= Objective =
Only the lines from the start of the entries up to and including the line with "wasm.setup();" should be written out, exactly as they stand.

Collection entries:
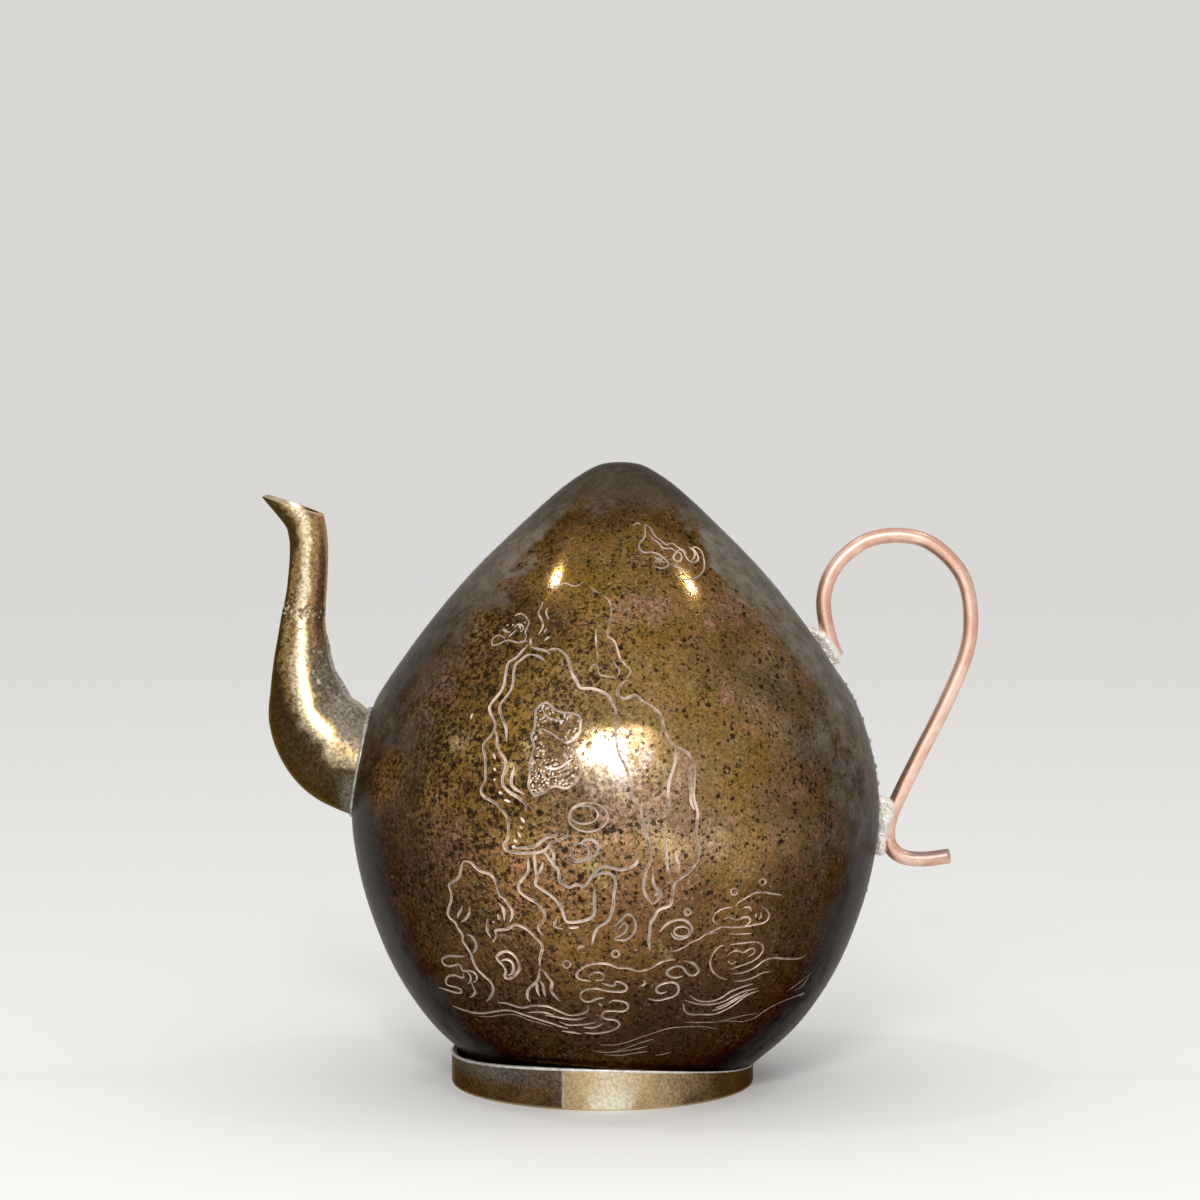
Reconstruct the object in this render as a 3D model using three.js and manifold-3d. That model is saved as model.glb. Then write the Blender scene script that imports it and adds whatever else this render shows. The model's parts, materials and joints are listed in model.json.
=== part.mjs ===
// A peach-shaped water dropper in sheet brass, with no lid and nothing that moves. Two pressed half
// shells are soldered edge to edge. A two-piece spout stands on the left and a bent wire handle on
// the right. The vessel is turned over and filled through the tube that rises from its base.
// Millimetres, +Z up, front towards -Y, origin on the table under the peach's point.
import * as THREE from 'three';
import { mergeVertices } from 'three/addons/utils/BufferGeometryUtils.js';
import Module from 'manifold-3d';

const wasm = await Module();
wasm.setup();

// Body
const overallHeight = 100;
const bodyHalfWidth = 42.6;
const bodyHalfDepth = 39.2;
const bellyHeight = 43.5;
const bellyOffset = 0.8; // the belly lies this far left of the point
const leanStart = 67; // above this height the body leans over to its point
const baseHeight = 3; // the half shells are cut flat here
const baseHalfWidth = 22.2;
const shellSheet = 0.8;
const seamWidth = 0.6;
const solderGap = 0.25; // clearance between two pieces that solder joins
// Shares of the half width, then of the height from the belly to the point
const shoulder = [
  [0.982, 0.145], [0.917, 0.306], [0.824, 0.42], [0.693, 0.558], [0.539, 0.696],
  [0.354, 0.834], [0.219, 0.926], [0.132, 0.972], [0.072, 0.995],
];
// Shares of the way out from the base to the belly, then of the way down to the base
const underside = [[0.959, 0.183], [0.851, 0.39], [0.657, 0.622], [0.367, 0.835]];

// Spout: it leaves the body's left side at the root. Points of its centre line as the way out from
// there, the radius, and the way up from there
const spoutRootHeight = 51.3;
const spoutRoute = [
  [-8.7, 8.2, -1.8], [-4.7, 8.3, -1.3], [-0.9, 8.3, 0], [2.7, 8.3, 1.9], [5.5, 7.9, 5],
  [7.3, 7, 8.3], [8.2, 5.7, 12.5], [8.6, 4.8, 15.9], [8.6, 4.2, 19.2], [8.5, 3.6, 23.1],
  [8.1, 3.3, 26.2], [7.8, 3.2, 28.9], [7.5, 3.1, 33.8], [7.7, 3.1, 37.3], [8.6, 3.3, 40.2],
  [11.4, 4.2, 45.1],
];
const spoutDepthShare = 0.94;
const spoutSheet = 0.7;
const spoutJointRise = 24.9; // the narrow tube meets the swelling one this far above the root
const lipInset = 1.4; // the middle of the slanted mouth lies this far back from the route's end
const lipDrop = 3.2; // and this far below it
const lipSlope = 18.4; // degrees
const jointBeadWidth = 1.7;
const jointBeadThickness = 0.5;
const rootFillet = 1.8;
const rootFilletEdge = 0.12; // left of the fillet where it runs out
const rootFilletReach = 2.5; // it runs out this far from the body's side
const seamBeadRadius = 0.75;
const seamBeadDrop = 5.4; // the bead on the tube's own joint starts this far below the narrow tube
const seamBeadHeight = 10.2;

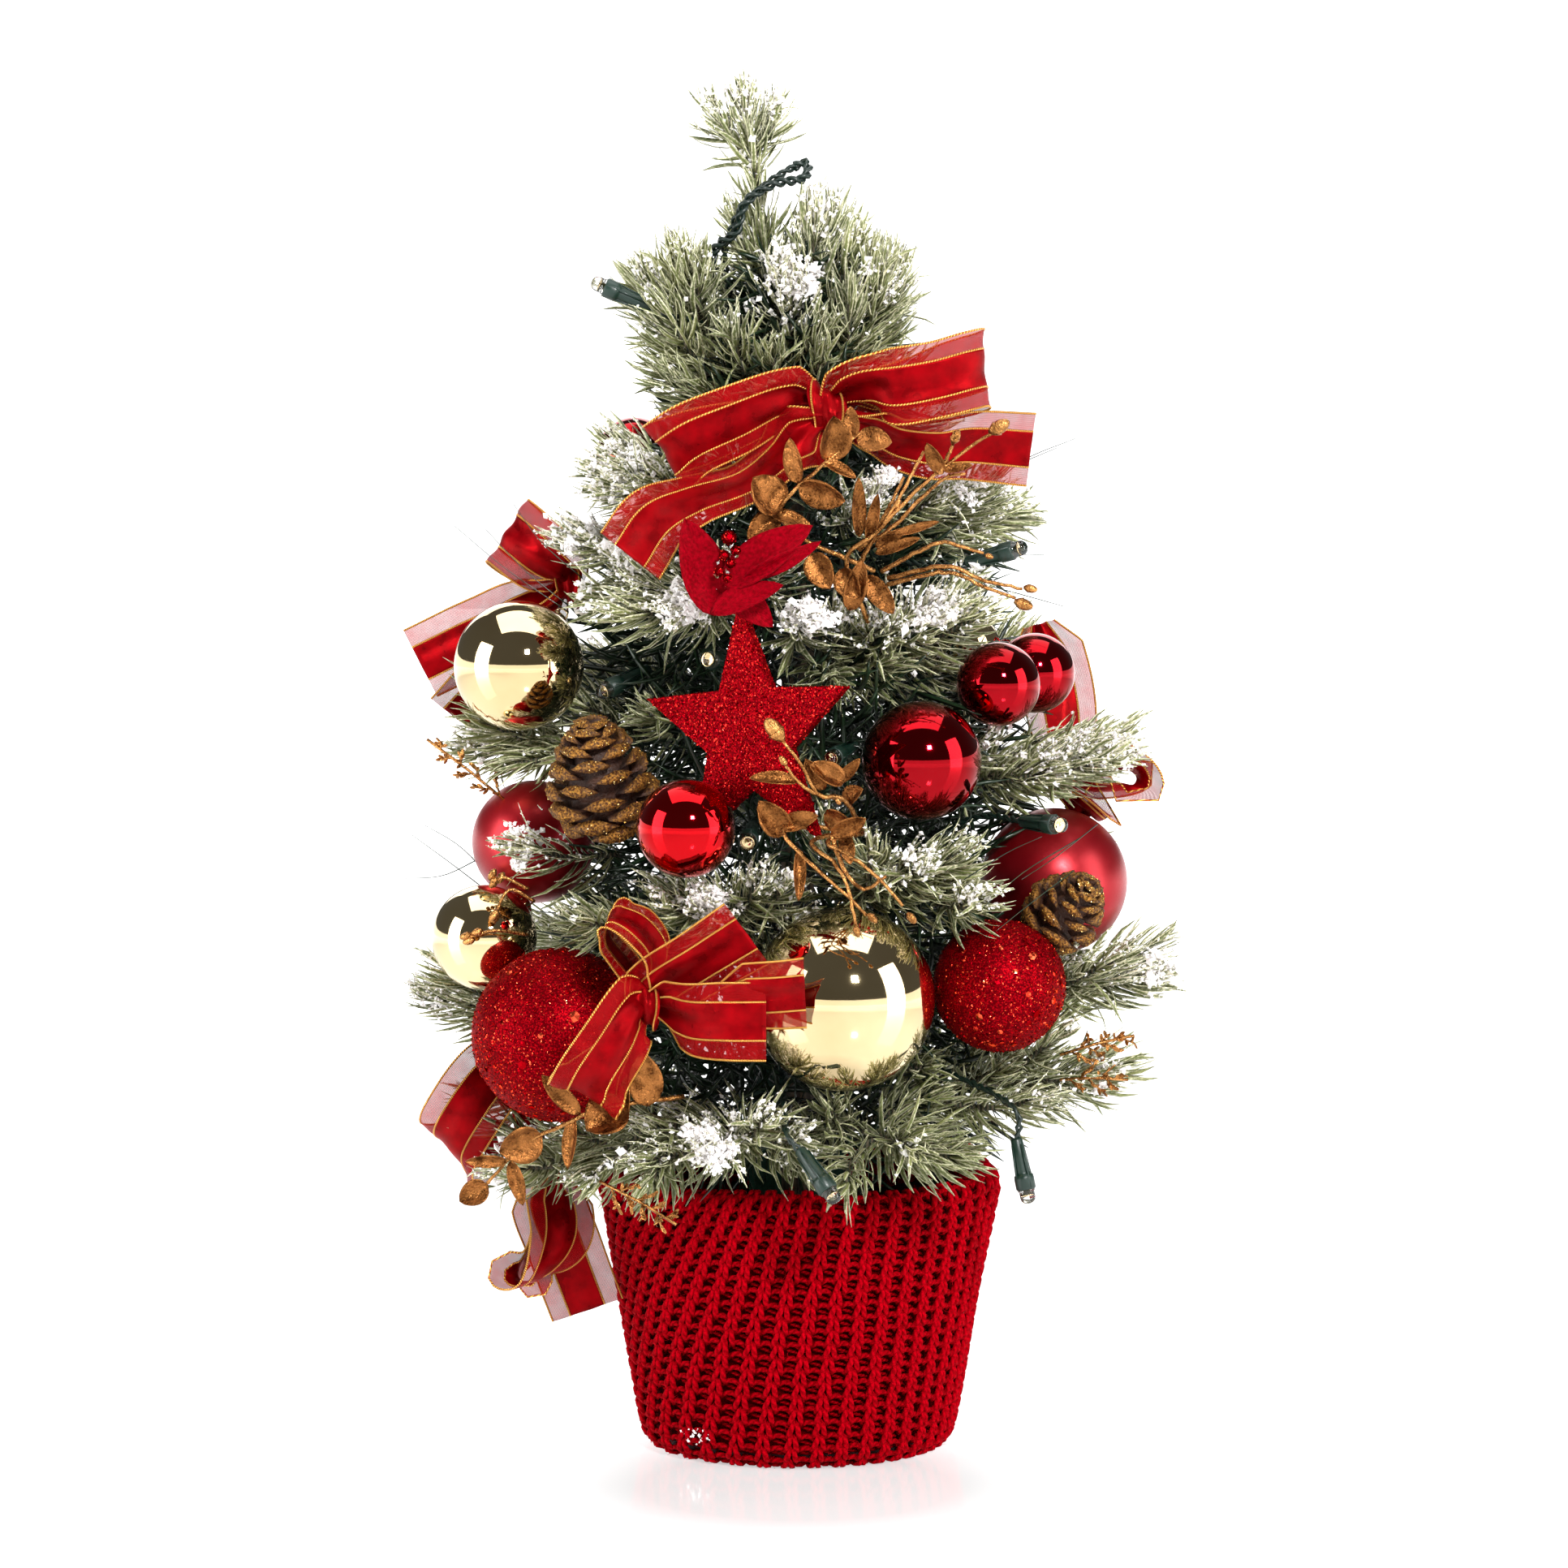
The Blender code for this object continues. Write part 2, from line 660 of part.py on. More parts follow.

= The result =
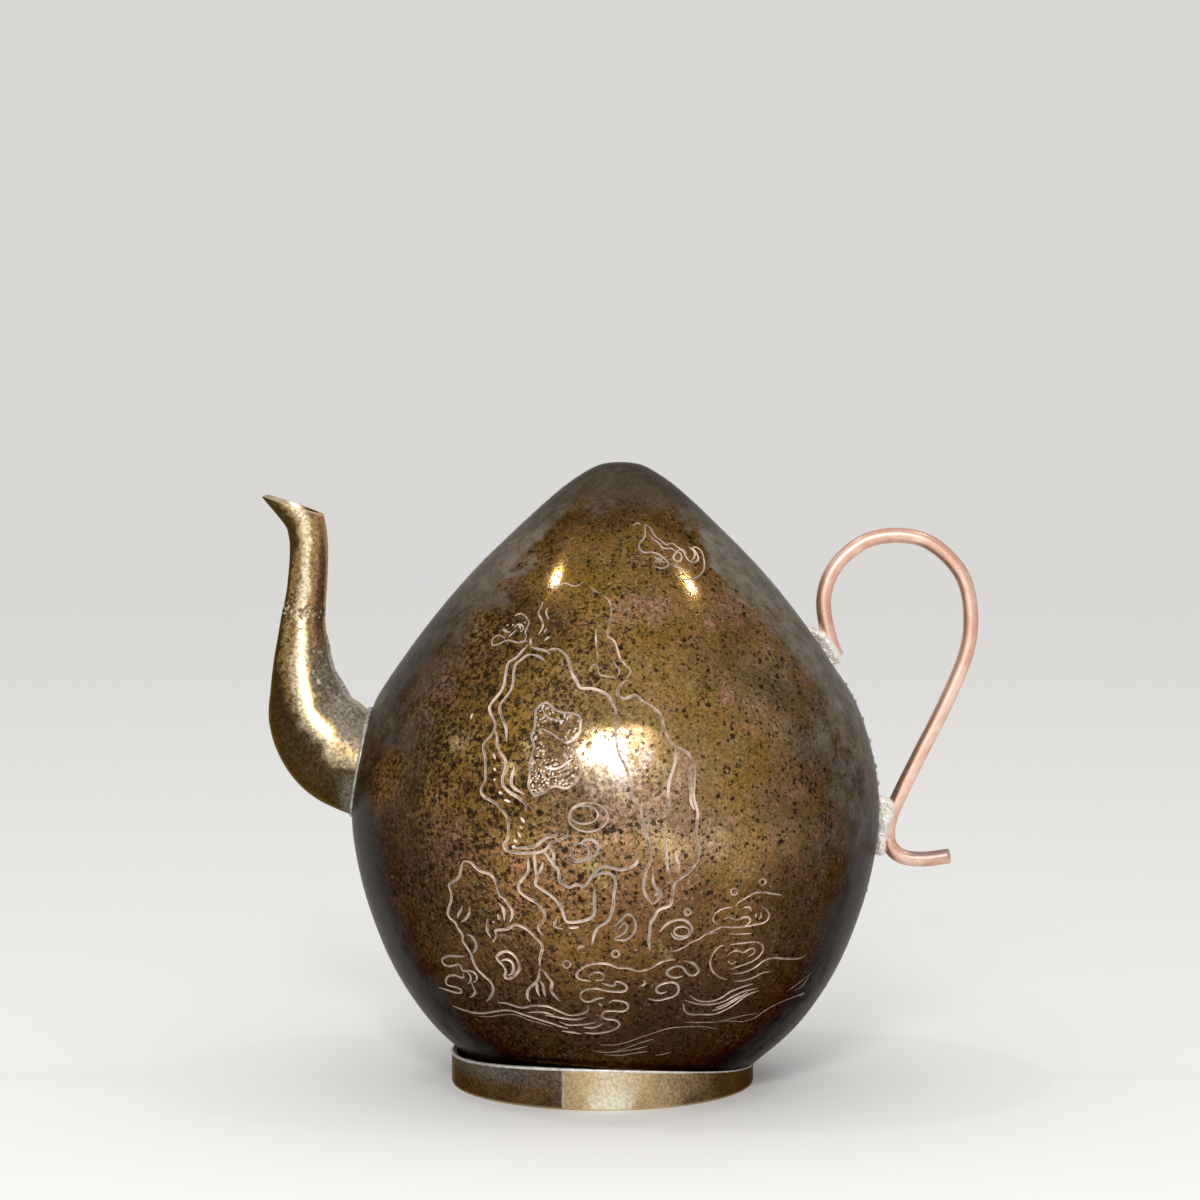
Reconstruct the object in this render as a 3D model using three.js and manifold-3d. That model is saved as model.glb. Then write the Blender scene script that imports it and adds whatever else this render shows. The model's parts, materials and joints are listed in model.json.
=== part.mjs ===
// A peach-shaped water dropper in sheet brass, with no lid and nothing that moves. Two pressed half
// shells are soldered edge to edge. A two-piece spout stands on the left and a bent wire handle on
// the right. The vessel is turned over and filled through the tube that rises from its base.
// Millimetres, +Z up, front towards -Y, origin on the table under the peach's point.
import * as THREE from 'three';
import { mergeVertices } from 'three/addons/utils/BufferGeometryUtils.js';
import Module from 'manifold-3d';

const wasm = await Module();
wasm.setup();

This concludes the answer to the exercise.